* **Records from a data collection**:
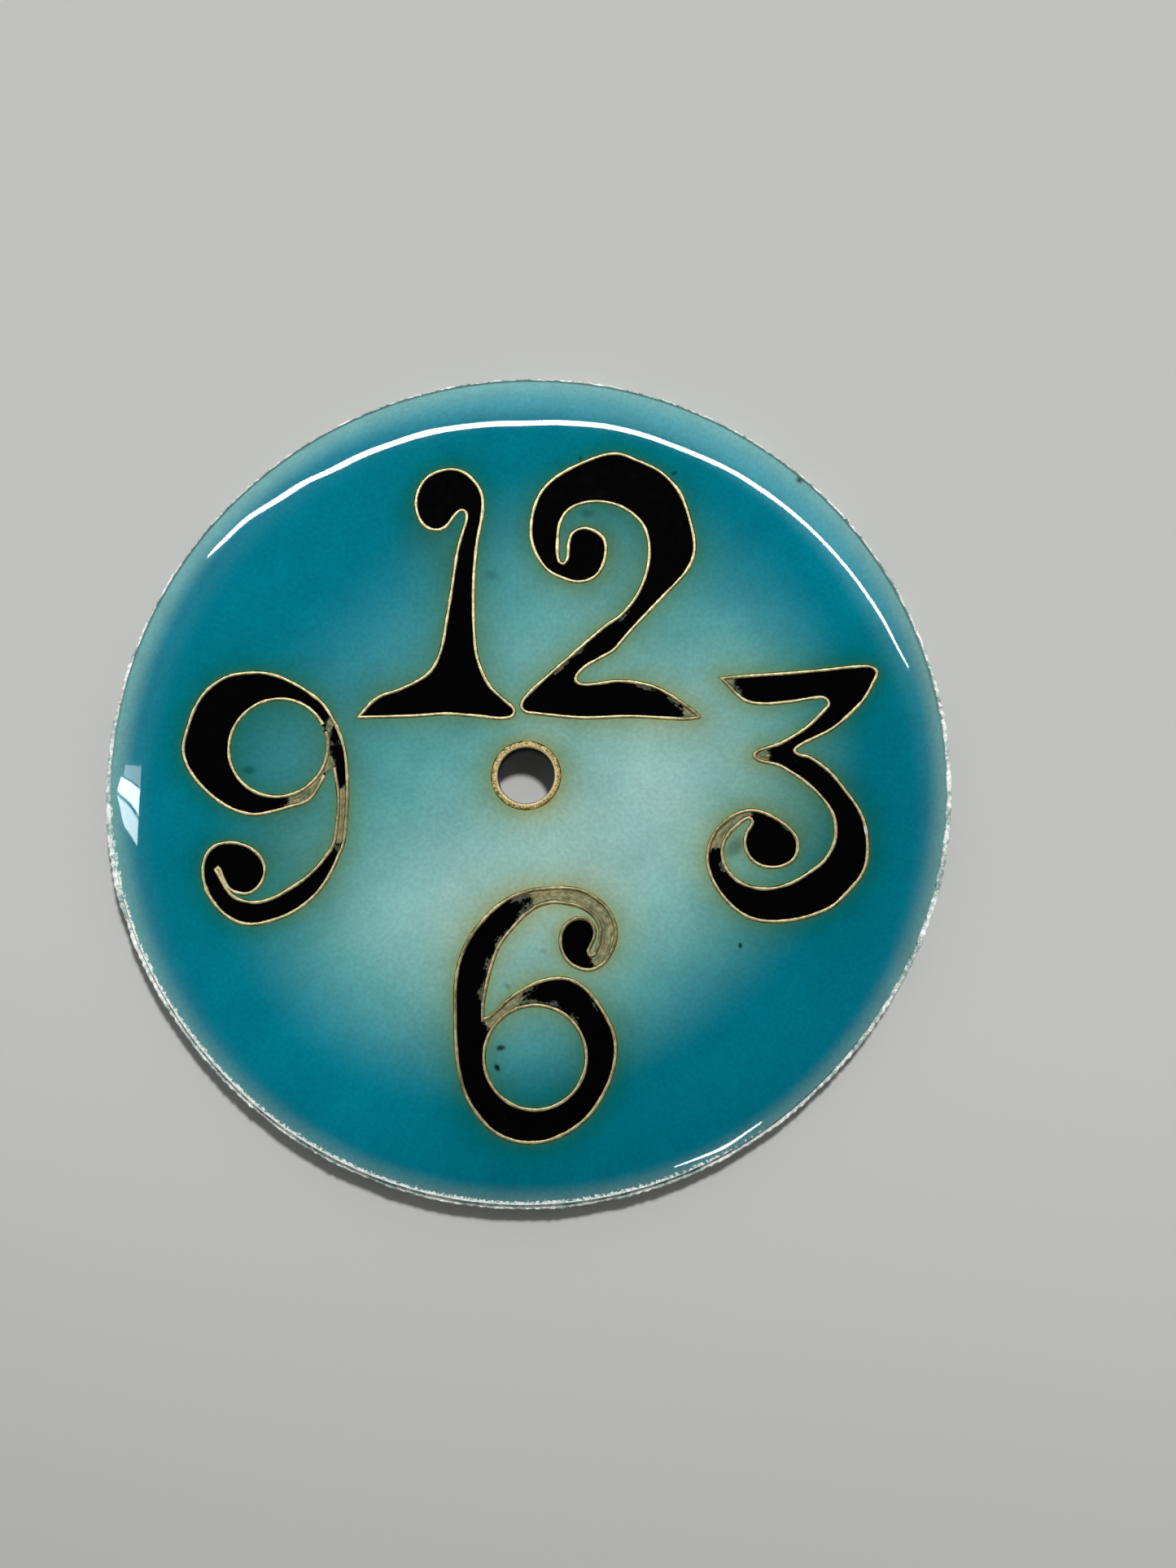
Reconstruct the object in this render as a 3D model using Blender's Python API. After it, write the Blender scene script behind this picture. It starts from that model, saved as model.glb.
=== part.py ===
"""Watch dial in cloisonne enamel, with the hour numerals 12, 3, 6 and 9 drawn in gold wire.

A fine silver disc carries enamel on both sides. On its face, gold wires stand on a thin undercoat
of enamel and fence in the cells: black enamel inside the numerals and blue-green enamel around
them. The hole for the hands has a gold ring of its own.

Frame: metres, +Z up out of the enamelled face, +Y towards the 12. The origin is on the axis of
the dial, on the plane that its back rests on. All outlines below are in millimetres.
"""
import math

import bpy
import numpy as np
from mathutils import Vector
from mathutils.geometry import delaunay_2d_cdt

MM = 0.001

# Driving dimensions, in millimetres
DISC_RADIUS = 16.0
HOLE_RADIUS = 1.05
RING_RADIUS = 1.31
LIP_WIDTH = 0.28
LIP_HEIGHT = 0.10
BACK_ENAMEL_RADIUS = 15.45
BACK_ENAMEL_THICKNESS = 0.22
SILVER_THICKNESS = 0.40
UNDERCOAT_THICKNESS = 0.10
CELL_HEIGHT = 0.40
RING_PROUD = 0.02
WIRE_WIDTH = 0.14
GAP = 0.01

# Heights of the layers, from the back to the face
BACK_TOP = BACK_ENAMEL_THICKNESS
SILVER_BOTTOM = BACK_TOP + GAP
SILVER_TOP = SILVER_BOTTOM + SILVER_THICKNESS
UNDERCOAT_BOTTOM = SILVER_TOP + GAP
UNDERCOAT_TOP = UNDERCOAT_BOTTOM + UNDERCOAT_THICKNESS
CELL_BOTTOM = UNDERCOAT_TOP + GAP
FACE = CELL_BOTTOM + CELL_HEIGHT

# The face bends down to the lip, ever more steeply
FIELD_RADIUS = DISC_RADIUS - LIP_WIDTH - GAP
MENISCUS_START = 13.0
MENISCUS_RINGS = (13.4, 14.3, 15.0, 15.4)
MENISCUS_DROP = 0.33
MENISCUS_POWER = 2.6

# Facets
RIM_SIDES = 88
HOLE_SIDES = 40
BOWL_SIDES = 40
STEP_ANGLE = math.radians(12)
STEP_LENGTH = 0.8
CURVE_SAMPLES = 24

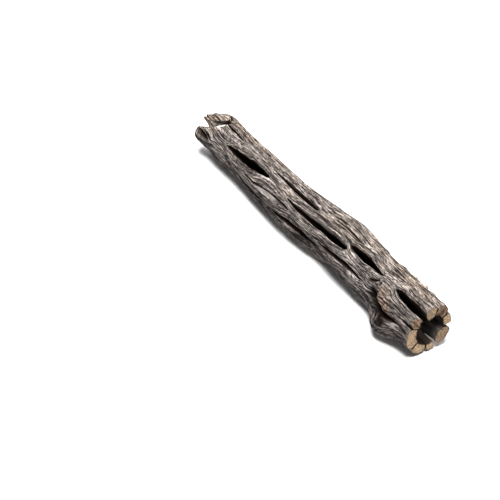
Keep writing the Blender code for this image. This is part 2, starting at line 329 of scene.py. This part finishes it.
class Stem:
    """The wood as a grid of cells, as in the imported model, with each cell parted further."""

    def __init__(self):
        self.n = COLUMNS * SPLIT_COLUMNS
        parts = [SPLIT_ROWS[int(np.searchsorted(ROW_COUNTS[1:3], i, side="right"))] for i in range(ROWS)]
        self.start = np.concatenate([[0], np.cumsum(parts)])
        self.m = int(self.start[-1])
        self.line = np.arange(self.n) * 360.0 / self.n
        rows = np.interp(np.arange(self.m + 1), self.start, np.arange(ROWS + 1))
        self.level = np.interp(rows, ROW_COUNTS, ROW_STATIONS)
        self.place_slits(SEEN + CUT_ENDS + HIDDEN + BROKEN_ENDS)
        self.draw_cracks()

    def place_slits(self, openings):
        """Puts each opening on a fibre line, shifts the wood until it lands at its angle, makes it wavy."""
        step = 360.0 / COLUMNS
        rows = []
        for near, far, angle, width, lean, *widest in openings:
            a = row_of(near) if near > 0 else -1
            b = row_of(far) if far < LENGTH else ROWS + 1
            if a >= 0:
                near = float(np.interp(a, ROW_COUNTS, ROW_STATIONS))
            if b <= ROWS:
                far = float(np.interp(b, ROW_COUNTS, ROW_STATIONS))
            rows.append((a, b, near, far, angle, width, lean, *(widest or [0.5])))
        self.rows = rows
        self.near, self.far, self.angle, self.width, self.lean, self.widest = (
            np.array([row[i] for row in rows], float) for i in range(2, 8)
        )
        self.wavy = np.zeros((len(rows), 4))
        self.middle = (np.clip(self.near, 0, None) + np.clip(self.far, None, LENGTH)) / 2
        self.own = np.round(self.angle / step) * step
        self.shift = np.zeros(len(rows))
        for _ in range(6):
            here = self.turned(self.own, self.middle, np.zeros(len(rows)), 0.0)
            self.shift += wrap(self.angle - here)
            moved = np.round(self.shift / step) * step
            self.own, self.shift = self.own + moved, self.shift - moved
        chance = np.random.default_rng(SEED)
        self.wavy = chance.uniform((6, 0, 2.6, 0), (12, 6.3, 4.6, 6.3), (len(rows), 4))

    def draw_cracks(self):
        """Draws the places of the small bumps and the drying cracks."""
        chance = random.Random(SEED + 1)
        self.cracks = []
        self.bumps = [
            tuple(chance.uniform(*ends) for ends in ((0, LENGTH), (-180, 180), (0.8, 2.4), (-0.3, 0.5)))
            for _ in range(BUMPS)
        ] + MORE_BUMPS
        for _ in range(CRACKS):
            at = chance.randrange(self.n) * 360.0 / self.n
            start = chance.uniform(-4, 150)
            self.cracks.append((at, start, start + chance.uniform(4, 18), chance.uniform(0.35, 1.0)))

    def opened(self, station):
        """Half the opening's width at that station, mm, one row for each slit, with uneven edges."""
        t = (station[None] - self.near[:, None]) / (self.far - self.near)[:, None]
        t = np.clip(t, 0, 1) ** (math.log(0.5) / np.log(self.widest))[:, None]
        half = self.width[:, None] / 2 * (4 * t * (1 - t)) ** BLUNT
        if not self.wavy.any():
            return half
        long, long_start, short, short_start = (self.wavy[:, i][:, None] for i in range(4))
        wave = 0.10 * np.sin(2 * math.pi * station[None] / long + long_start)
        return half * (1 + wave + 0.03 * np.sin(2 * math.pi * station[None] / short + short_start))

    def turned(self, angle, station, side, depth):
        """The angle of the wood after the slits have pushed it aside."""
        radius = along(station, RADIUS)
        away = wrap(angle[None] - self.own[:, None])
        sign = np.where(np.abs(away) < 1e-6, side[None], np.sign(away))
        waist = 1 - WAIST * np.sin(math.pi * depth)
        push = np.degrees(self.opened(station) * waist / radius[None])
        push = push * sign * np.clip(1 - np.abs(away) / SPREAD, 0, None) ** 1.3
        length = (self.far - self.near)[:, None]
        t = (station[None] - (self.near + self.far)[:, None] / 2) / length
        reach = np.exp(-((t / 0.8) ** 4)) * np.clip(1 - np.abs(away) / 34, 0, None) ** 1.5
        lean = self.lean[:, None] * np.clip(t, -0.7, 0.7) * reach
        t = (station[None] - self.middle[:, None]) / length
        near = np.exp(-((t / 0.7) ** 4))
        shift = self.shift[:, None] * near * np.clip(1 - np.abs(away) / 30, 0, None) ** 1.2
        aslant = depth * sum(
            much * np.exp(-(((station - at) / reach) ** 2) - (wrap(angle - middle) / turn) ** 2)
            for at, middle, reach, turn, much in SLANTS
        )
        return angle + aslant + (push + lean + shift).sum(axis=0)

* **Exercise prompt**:
Every record should be given again exactly.

* **Finished exercise**:
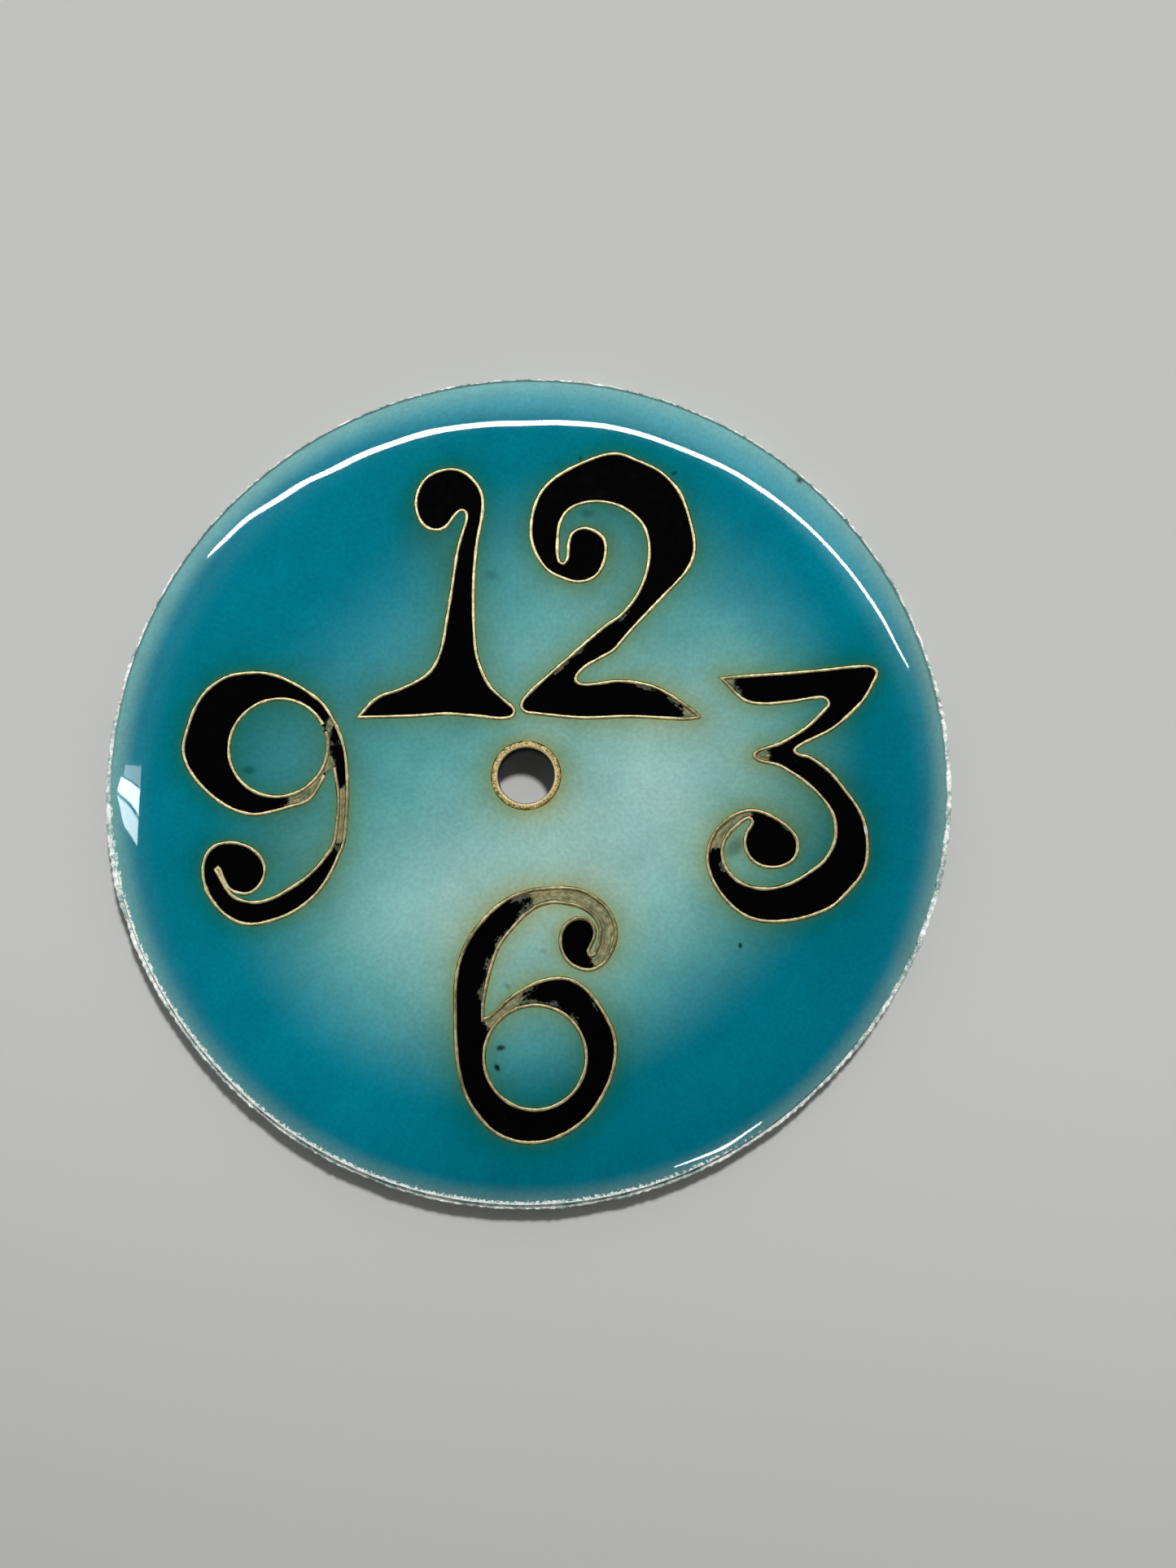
Reconstruct the object in this render as a 3D model using Blender's Python API. After it, write the Blender scene script behind this picture. It starts from that model, saved as model.glb.
=== part.py ===
"""Watch dial in cloisonne enamel, with the hour numerals 12, 3, 6 and 9 drawn in gold wire.

A fine silver disc carries enamel on both sides. On its face, gold wires stand on a thin undercoat
of enamel and fence in the cells: black enamel inside the numerals and blue-green enamel around
them. The hole for the hands has a gold ring of its own.

Frame: metres, +Z up out of the enamelled face, +Y towards the 12. The origin is on the axis of
the dial, on the plane that its back rests on. All outlines below are in millimetres.
"""
import math

import bpy
import numpy as np
from mathutils import Vector
from mathutils.geometry import delaunay_2d_cdt

MM = 0.001

# Driving dimensions, in millimetres
DISC_RADIUS = 16.0
HOLE_RADIUS = 1.05
RING_RADIUS = 1.31
LIP_WIDTH = 0.28
LIP_HEIGHT = 0.10
BACK_ENAMEL_RADIUS = 15.45
BACK_ENAMEL_THICKNESS = 0.22
SILVER_THICKNESS = 0.40
UNDERCOAT_THICKNESS = 0.10
CELL_HEIGHT = 0.40
RING_PROUD = 0.02
WIRE_WIDTH = 0.14
GAP = 0.01

# Heights of the layers, from the back to the face
BACK_TOP = BACK_ENAMEL_THICKNESS
SILVER_BOTTOM = BACK_TOP + GAP
SILVER_TOP = SILVER_BOTTOM + SILVER_THICKNESS
UNDERCOAT_BOTTOM = SILVER_TOP + GAP
UNDERCOAT_TOP = UNDERCOAT_BOTTOM + UNDERCOAT_THICKNESS
CELL_BOTTOM = UNDERCOAT_TOP + GAP
FACE = CELL_BOTTOM + CELL_HEIGHT

# The face bends down to the lip, ever more steeply
FIELD_RADIUS = DISC_RADIUS - LIP_WIDTH - GAP
MENISCUS_START = 13.0
MENISCUS_RINGS = (13.4, 14.3, 15.0, 15.4)
MENISCUS_DROP = 0.33
MENISCUS_POWER = 2.6

# Facets
RIM_SIDES = 88
HOLE_SIDES = 40
BOWL_SIDES = 40
STEP_ANGLE = math.radians(12)
STEP_LENGTH = 0.8
CURVE_SAMPLES = 24

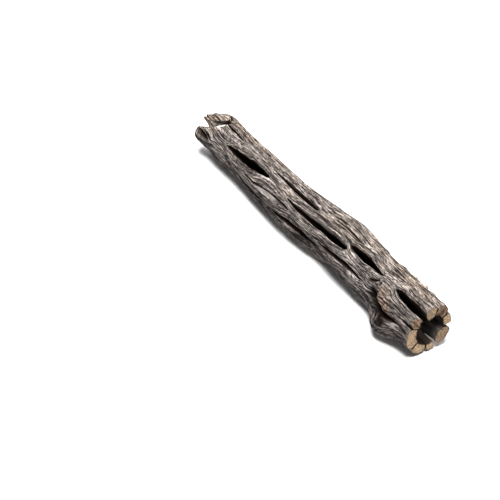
Keep writing the Blender code for this image. This is part 2, starting at line 329 of scene.py. This part finishes it.
class Stem:
    """The wood as a grid of cells, as in the imported model, with each cell parted further."""

    def __init__(self):
        self.n = COLUMNS * SPLIT_COLUMNS
        parts = [SPLIT_ROWS[int(np.searchsorted(ROW_COUNTS[1:3], i, side="right"))] for i in range(ROWS)]
        self.start = np.concatenate([[0], np.cumsum(parts)])
        self.m = int(self.start[-1])
        self.line = np.arange(self.n) * 360.0 / self.n
        rows = np.interp(np.arange(self.m + 1), self.start, np.arange(ROWS + 1))
        self.level = np.interp(rows, ROW_COUNTS, ROW_STATIONS)
        self.place_slits(SEEN + CUT_ENDS + HIDDEN + BROKEN_ENDS)
        self.draw_cracks()

    def place_slits(self, openings):
        """Puts each opening on a fibre line, shifts the wood until it lands at its angle, makes it wavy."""
        step = 360.0 / COLUMNS
        rows = []
        for near, far, angle, width, lean, *widest in openings:
            a = row_of(near) if near > 0 else -1
            b = row_of(far) if far < LENGTH else ROWS + 1
            if a >= 0:
                near = float(np.interp(a, ROW_COUNTS, ROW_STATIONS))
            if b <= ROWS:
                far = float(np.interp(b, ROW_COUNTS, ROW_STATIONS))
            rows.append((a, b, near, far, angle, width, lean, *(widest or [0.5])))
        self.rows = rows
        self.near, self.far, self.angle, self.width, self.lean, self.widest = (
            np.array([row[i] for row in rows], float) for i in range(2, 8)
        )
        self.wavy = np.zeros((len(rows), 4))
        self.middle = (np.clip(self.near, 0, None) + np.clip(self.far, None, LENGTH)) / 2
        self.own = np.round(self.angle / step) * step
        self.shift = np.zeros(len(rows))
        for _ in range(6):
            here = self.turned(self.own, self.middle, np.zeros(len(rows)), 0.0)
            self.shift += wrap(self.angle - here)
            moved = np.round(self.shift / step) * step
            self.own, self.shift = self.own + moved, self.shift - moved
        chance = np.random.default_rng(SEED)
        self.wavy = chance.uniform((6, 0, 2.6, 0), (12, 6.3, 4.6, 6.3), (len(rows), 4))

    def draw_cracks(self):
        """Draws the places of the small bumps and the drying cracks."""
        chance = random.Random(SEED + 1)
        self.cracks = []
        self.bumps = [
            tuple(chance.uniform(*ends) for ends in ((0, LENGTH), (-180, 180), (0.8, 2.4), (-0.3, 0.5)))
            for _ in range(BUMPS)
        ] + MORE_BUMPS
        for _ in range(CRACKS):
            at = chance.randrange(self.n) * 360.0 / self.n
            start = chance.uniform(-4, 150)
            self.cracks.append((at, start, start + chance.uniform(4, 18), chance.uniform(0.35, 1.0)))

    def opened(self, station):
        """Half the opening's width at that station, mm, one row for each slit, with uneven edges."""
        t = (station[None] - self.near[:, None]) / (self.far - self.near)[:, None]
        t = np.clip(t, 0, 1) ** (math.log(0.5) / np.log(self.widest))[:, None]
        half = self.width[:, None] / 2 * (4 * t * (1 - t)) ** BLUNT
        if not self.wavy.any():
            return half
        long, long_start, short, short_start = (self.wavy[:, i][:, None] for i in range(4))
        wave = 0.10 * np.sin(2 * math.pi * station[None] / long + long_start)
        return half * (1 + wave + 0.03 * np.sin(2 * math.pi * station[None] / short + short_start))

    def turned(self, angle, station, side, depth):
        """The angle of the wood after the slits have pushed it aside."""
        radius = along(station, RADIUS)
        away = wrap(angle[None] - self.own[:, None])
        sign = np.where(np.abs(away) < 1e-6, side[None], np.sign(away))
        waist = 1 - WAIST * np.sin(math.pi * depth)
        push = np.degrees(self.opened(station) * waist / radius[None])
        push = push * sign * np.clip(1 - np.abs(away) / SPREAD, 0, None) ** 1.3
        length = (self.far - self.near)[:, None]
        t = (station[None] - (self.near + self.far)[:, None] / 2) / length
        reach = np.exp(-((t / 0.8) ** 4)) * np.clip(1 - np.abs(away) / 34, 0, None) ** 1.5
        lean = self.lean[:, None] * np.clip(t, -0.7, 0.7) * reach
        t = (station[None] - self.middle[:, None]) / length
        near = np.exp(-((t / 0.7) ** 4))
        shift = self.shift[:, None] * near * np.clip(1 - np.abs(away) / 30, 0, None) ** 1.2
        aslant = depth * sum(
            much * np.exp(-(((station - at) / reach) ** 2) - (wrap(angle - middle) / turn) ** 2)
            for at, middle, reach, turn, much in SLANTS
        )
        return angle + aslant + (push + lean + shift).sum(axis=0)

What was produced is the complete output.